Castle Lennox, Royal Lyceum Theatre, Review

Rating (out of 5)
4
Castle Lennox - Photo credit Pete Dibdin
Show details
Company
A Royal Lyceum Theatre Edinburgh and Lung Ha Theatre Company co-production.
Production
Linda McLean (writer), Michael John McCarthy (composer), Maria Oller (director), Fiona Mackinnon (associate director), Karen Tennent (set designer),
Alison Brown (costume designer), Lighting Designer Simon Wilkinson (lighting designer), Calum Paterson (sound designer / engineer), Janice Parker (movement director), David Paul Jones (arranger / musical director), Rachel Amey (BSL translator), Carol Robertson (BSL consultant).
Performers
Rachel Amey, (Annis’s mother and BSL interpreter performer), Kirsty Eila McIntyre (Elizabeth, a newly qualified State Enrolled Nurse), Kevin Lennon (Doctor in charge), Fletcher Mathers (Annis’s stepmother / The Laundress/Head of the Sewing Room / Staff Nurse). Lung Ha Theatre Company Ensemble: - Amy McCombes (Robyn (A patient)), Colin McIlveny (Graham (A patient)),Emma Clark (Jo (A patient)), Emma McCaffrey (Annis), Fern Brodie (Norma (A patient)), Gavin Yule (William (A patient)), Jodie Lavin Cindy (A patient)), John Edgar (Andy (A patient)), Kay Ann Jacobs (Mrs Boyd (A Visitor)), Keith Watson (Boss (A patient)), Kenneth Ainslie (Thomas (A patient)), Leigh Flynn (Molly (A patient)), Lewis Drummond (Mr Boyd (A Visitor)), Liza Gogoliuk (Mrs Herd (A Visitor)), Magnus Turpie (Luke (A patient)), Mark Howie (Noah (A patient)), Matthew Frame (Pogo (A patient)), Morgan Dalgleish (Dozey (A patient)), Naomi Dickie (Bash (A patient)), Nicola Tuxworth (Marie (A patient)), Paul Harper Mitchel (State Enrolled Nurse).
Running time
75mins

“It’s a long road that doesn’t have a bend”, but Annis is reluctant to even set out on the journey. Her stepmother has planned a “holiday for you and me”, but in reality, it is intended more as a break from Annis.

Annis is a lively, witty 16-year-old girl with autism, who, while her stepmother hasn’t tucked her in and read her bedtime stories, loves fairy tales.

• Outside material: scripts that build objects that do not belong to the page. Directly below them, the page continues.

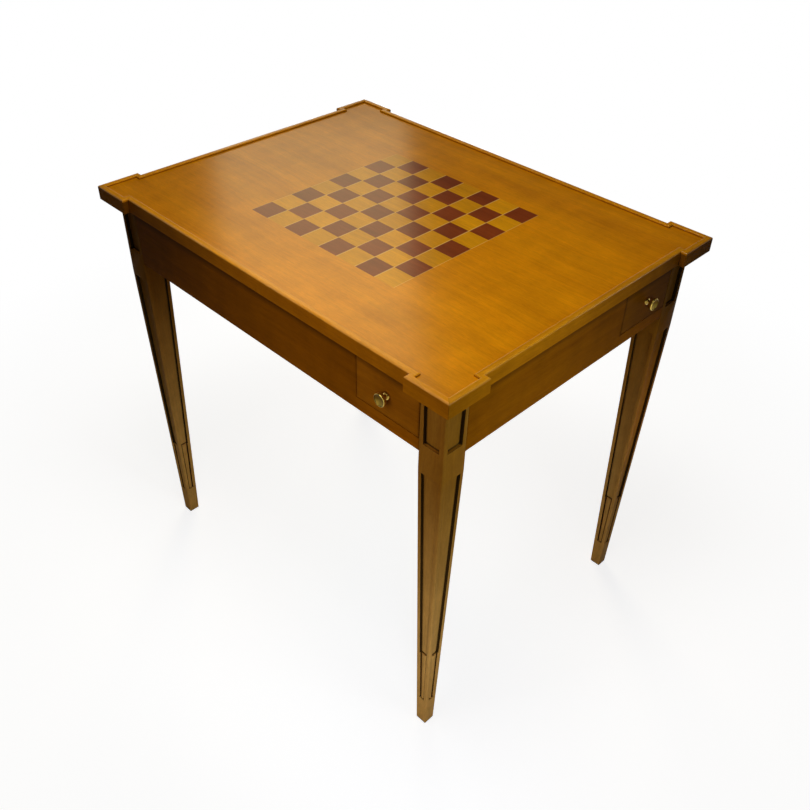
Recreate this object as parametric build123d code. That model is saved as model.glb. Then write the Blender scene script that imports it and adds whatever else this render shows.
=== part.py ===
"""Games table: a stepped top with a raised lip and an inlaid board, four tapered
fluted legs, and one small drawer at the right-hand end of every side.

Millimetres, +Z up. X runs along the long sides and Y along the short ones. The origin
lies on the floor under the middle of the table. Every side is drawn facing -Y, with its
outer face at y = 0 and its middle at x = 0, and is then turned into its place.
"""
import os
from math import sqrt
from build123d import *

os.makedirs("parts", exist_ok=True)

quarter_turn = 90.0

# Whole table
table_length = 790.0
table_width = 600.0
table_height = 747.0
sides = ("front", "right", "back", "left")
leg_names = ("leg_front_right", "leg_back_right", "leg_back_left", "leg_front_left")

# Top: a field panel inside a solid edging whose corners step outwards
top_thickness = 25.0
edging_width = 10.0
lip_height = 3.5
lip_outer_round = 3.0
lip_inner_round = 2.0
edging_underside_round = 1.0
corner_length = 76.0
corner_projection = 10.0
frame_overhang = 12.5

# Inlaid board
squares_per_side = 8
board_square = 40.5
inlay_thickness = 1.5
inlay_joint = 0.1

# Legs
leg_square = 44.0
foot_square = 20.5
foot_outer_inset = 10.0
block_below_apron = 31.0
leg_edge_round = 1.0
panel_margin = 9.0
panel_depth = 5.5
panel_bottom_margin = 16.0
panel_top_margin = 12.0
flute_margin = 6.5
flute_depth = 5.0
flute_top_margin = 5.0
flute_foot_height = 64.0
cable_height = 123.0
cable_rise = 3.2
cable_quirk = 0.8

# Aprons
apron_height = 104.0
apron_thickness = 20.0
apron_edge_round = 1.0
tenon_length = 24.0
tenon_thickness = 8.0
tenon_setback = 8.0
tenon_shoulder = 12.0
strip_tenon_shoulder = 4.0
glue_gap = 0.1

# Drawers
drawer_opening_width = 120.0
drawer_strip_height = 21.0
drawer_back_clearance = 27.5
drawer_side_gap = 0.8
drawer_top_gap = 1.2
drawer_run_gap = 0.3
front_thickness = 18.0
front_edge_round = 0.6
box_side_thickness = 8.0
box_side_drop = 4.0
back_thickness = 8.0
back_drop = 10.0
back_inset = 6.0
back_housing = 3.0
bottom_thickness = 4.0
bottom_lift = 6.0
bottom_groove = 3.0
bottom_gap = 0.1
dovetails = 3
dovetail_lap = 5.0
dovetail_wide_share = 0.64
dovetail_neck_share = 0.46

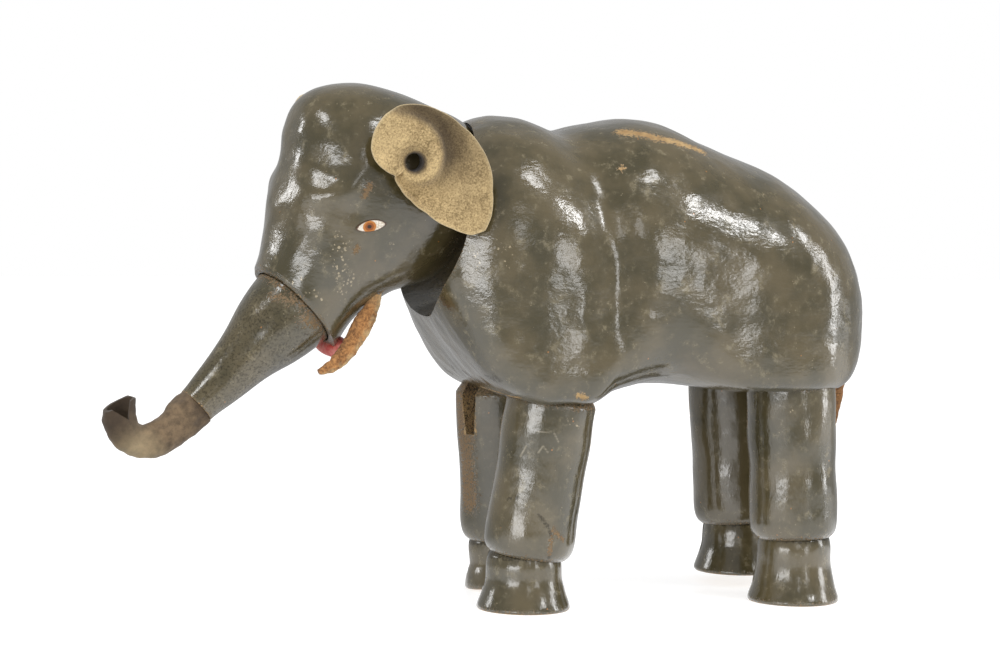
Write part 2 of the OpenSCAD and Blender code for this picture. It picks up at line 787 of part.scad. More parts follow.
function tusk_ring(t, side) =
    let (
        row = along(TUSK_ROWS, t),
        next = along(TUSK_ROWS, min(t + 0.05, len(TUSK_ROWS) - 1)),
        last = along(TUSK_ROWS, max(t - 0.05, 0)),
        dx = next[0] - last[0],
        dz = next[1] - last[1],
        run = norm([dx, dz]),
        w = row[3] * tusk_w / 2,
        thick = tusk_t / 2 * min(1, row[3] + 0.3)
    )
    [
        for (k = [0:9])
            let (a = k * 36)
            [-row[0] + w * cos(a) * dz / run, side * row[2] + thick * sin(a), row[1] + w * cos(a) * dx / run]
    ];

module tusk_blank(side) {
    head_place() skin([for (t = [0:0.5:len(TUSK_ROWS) - 1]) tusk_ring(t, side)]);
}

module tusk(side) {
    color(orange_leather)
    difference() {
        tusk_blank(side);
        tusk_nail_shape(side);
    }
}

// Small nail through the root of a tusk into the jaw, and its place in the head
tusk_nail_len = 7;
tusk_nail_at = [-18, 10.5, -32];
module tusk_nail_shape(side) {
    head_place() translate([tusk_nail_at[0], side * tusk_nail_at[1], tusk_nail_at[2]]) rotate([90, 0, 0])
        cylinder(h = tusk_nail_len, r = nail_r / 2, center = true, $fn = 16);
}

module tusk_nails() {
    color(steel)
    for (side = [-1, 1]) tusk_nail_shape(side);
}

// Frame of the tail: the origin at its nail, in a hole under the rump
tail_inset = 5.2;
tail_rise = 16;
tail_nail_len = 12;
tail_hole_r = 3.4;
module tail_place() {
    translate([rump_x - tail_inset, 0, base_z + tail_rise]) children();
}

module tail_hole() {
    translate([0, 0, -20]) cylinder(h = 20 + tail_hole_r, r = tail_hole_r);
    cross_nail(tail_nail_len, nail_r);
}

// Half widths of the tail on its front and rear sides, at parts of its length
TAIL_ROWS = [[0, -0.45, 0.45], [0.2, -0.4, 0.55], [0.42, -0.3, 1], [0.65, -0.02, 0.9], [0.85, 0.15, 0.65], [1, 0.3, 0.45]];
module tail() {
    eye_r = nail_r + tail_t;
    side = [for (t = [0:0.5:len(TAIL_ROWS) - 1]) along(TAIL_ROWS, t)];
    color(orange_leather)
    tail_place() difference() {
        rotate([90, 0, 0]) linear_extrude(height = tail_t, center = true)
            union() {
                circle(r = eye_r);
                polygon(concat(
                    [for (p = side) [p[1] * tail_w, -p[0] * tail_len]],
                    [for (k = [len(side) - 1:-1:0]) [side[k][2] * tail_w, -side[k][0] * tail_len]]
                ));
            }
        cross_nail(tail_w + 2, nail_r + nail_gap);
    }
}

module tail_nail() {
    color(steel)
    tail_place() cross_nail(tail_nail_len, nail_r);
}

torso();
hip_anchor_brads();
neck_brad();
for (i = [0:3]) {
    hip_cord(i);
    leg(i);
    hip_nail(i);
    ankle_brad(i);
    foot_cord(i);
    foot(i);
    foot_nail(i);
}
neck_cord();
neck_pin();
head();
ear(-1);  // ear_left
ear(1);  // ear_right
tusk(-1);  // tusk_left
tusk(1);  // tusk_right
tusk_nails();
trunk_brad();
trunk_cord();
trunk_pin();
trunk();
trunk_tip();
trunk_tack();
tail();
tail_nail();
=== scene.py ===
# %% [markdown]
# An elastic-strung wooden elephant, carved and turned from wood and painted in glossy olive-grey enamel, with
# ears, tusks, trunk tip and tail of leather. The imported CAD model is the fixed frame. Each visible piece is
# made again here as a smooth surface worked out with numpy, with the paint, wear and leather of the real toy.

# %% The frame
import math

import bpy
import numpy as np
from mathutils import Matrix


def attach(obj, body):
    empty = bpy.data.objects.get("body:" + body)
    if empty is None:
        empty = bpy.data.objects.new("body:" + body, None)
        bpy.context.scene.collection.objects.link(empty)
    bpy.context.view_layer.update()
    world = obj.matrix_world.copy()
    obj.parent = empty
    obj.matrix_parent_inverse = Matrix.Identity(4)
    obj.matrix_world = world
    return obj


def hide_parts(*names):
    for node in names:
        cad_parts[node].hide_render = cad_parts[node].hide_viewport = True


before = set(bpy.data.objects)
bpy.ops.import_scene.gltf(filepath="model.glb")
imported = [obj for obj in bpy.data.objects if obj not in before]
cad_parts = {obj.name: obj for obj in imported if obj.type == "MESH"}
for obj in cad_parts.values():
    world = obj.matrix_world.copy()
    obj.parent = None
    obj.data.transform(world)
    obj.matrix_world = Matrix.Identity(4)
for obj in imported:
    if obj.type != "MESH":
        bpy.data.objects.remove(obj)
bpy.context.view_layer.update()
MM = 0.001
LEGS = ["front_left", "front_right", "rear_left", "rear_right"]

# %% [markdown]
# The camera stands where the photographer stood: ahead of the animal's left side, a little above its middle,
# with the picture turned by one degree. Building the view from its own axes avoids guessing at angles.

# %% Camera
VIEW_TURN = math.radians(18)
VIEW_RISE = math.radians(3.5)
VIEW_ROLL = math.radians(1.0)
VIEW_DISTANCE = 0.9
VIEW_TARGET = np.array([4.4, 0, 90.6]) * MM
LENS = 96.2


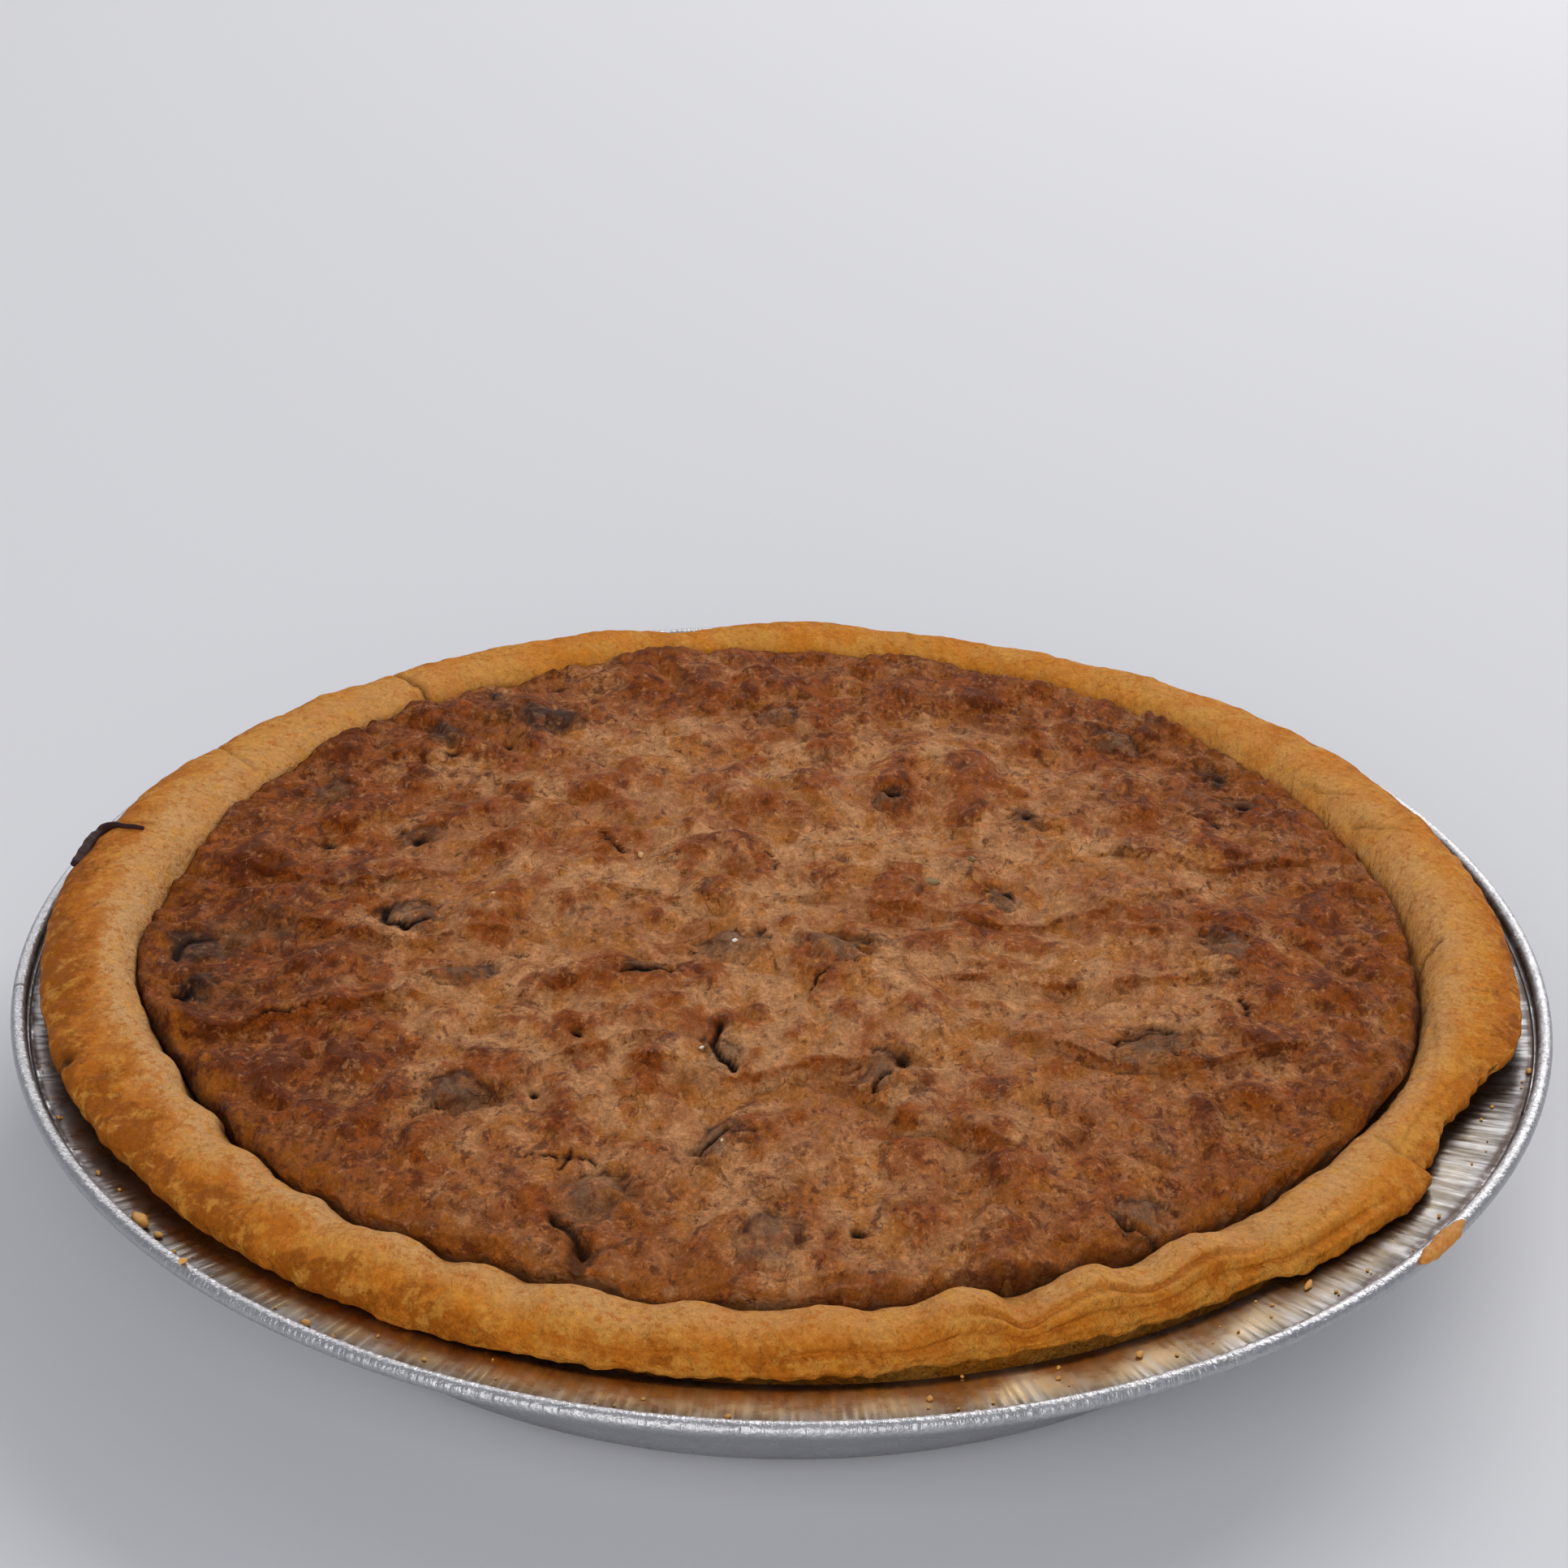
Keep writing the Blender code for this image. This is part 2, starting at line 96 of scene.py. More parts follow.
# Outer edge of the rim: (angle, radius in mm, height in mm).
RIM_EDGE = (
    (5, 116.9, 34), (30, 117.2, 33.6), (55, 115.4, 33), (71, 112.8, 32.5), (85, 114.2, 32.5),
    (94, 114.2, 32.5), (100, 111.4, 32.4), (106, 113.6, 32.5), (118, 113.8, 32.5), (140, 115.8, 33),
    (165, 118, 34), (188, 118, 34), (205, 116.6, 33.4), (217, 114.8, 32.6), (224, 113.9, 31.8),
    (236, 112.2, 30.4), (247, 111, 29.8), (258, 110, 29.5), (270, 109, 29.4), (283, 107.6, 29.3),
    (292, 108, 29.3), (305, 108.7, 29.3), (312, 109.7, 29.5), (318, 110.5, 29.8), (325, 112.2, 30.2),
    (331, 110.5, 30.6), (336, 110.7, 31.2), (341, 113.2, 32.2), (345, 116.6, 33.1), (352, 117.4, 33.7),
)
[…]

Still, she is less than enchanted by the bus trip to what she sees as a grim forest of pine, pine, more pine, and the occasional rowan, but the sighting of a castle is somewhat more magical.  She has always dreamt of living like a princess in a castle.

Castle Lennox is celebrating Cake Day, and Hansel and Gretel like she is lured in, but the palace is not all it seems.  It is a custodial institution, a place of segregation in the fiefdom of a head doctor who feels that a woman on her own can’t cope, and that Annis should be allowed to be “in company of her own kind”.  Alarmingly he posits that purification of the gene pool is the ultimate solution for a “glut of the disabled”.

The illusion vanishes for Annis as she is denied her own clothes and packed off to bed in the female dormitory. Her “high grade” designation sees her fit to work in exchange for cigarettes which, like prison “snout”, is the currency between patients and bribes for staff. But her nature is at odds with the authoritarian Staff Nurse who pegs her as trouble, misnaming her as “Gabby Aggie” and singling her out for punishment.

And so begins a dehumanising, stifling routine where every day is the same, except for dinner, which is a rotating litany of unappetising food, even the pudding being met with a chorus of “yuck, yuck, yuck.”

Aside from the friendships between the patients, nearly two decades of institutionalised sleep walking will pass in a haze of imposed medication, but with change imminent they will be left to wonder what is around the corner and whether there can be such a thing as happily ever after.

This play with songs, inspired by real events and developed with the learning-disabled actors of the Lung Ha Theatre Company, sheds light on a dark history in a caring and heart-warming way. The well-crafted script generally keeps things humorous even if it allows a somewhat easy resolution. The production is lovingly fashioned with many nice touches, from its look with the tree surrounded set, period costumes to excellent movement and the inspired integration of the BSL interpreter.  

While not every day is Cake Day, it is World Autism Acceptance Week and there can be few better advocates.

 

Show times: 30 March to 1 April 2023 at 7.30pm.  Matinee 1 April at 2.30pm.

Tickets: £17 - £20

Suitability: Note - this performance explores themes that might not be suitable for children, including discussions of eugenics and abuse within medical institutions.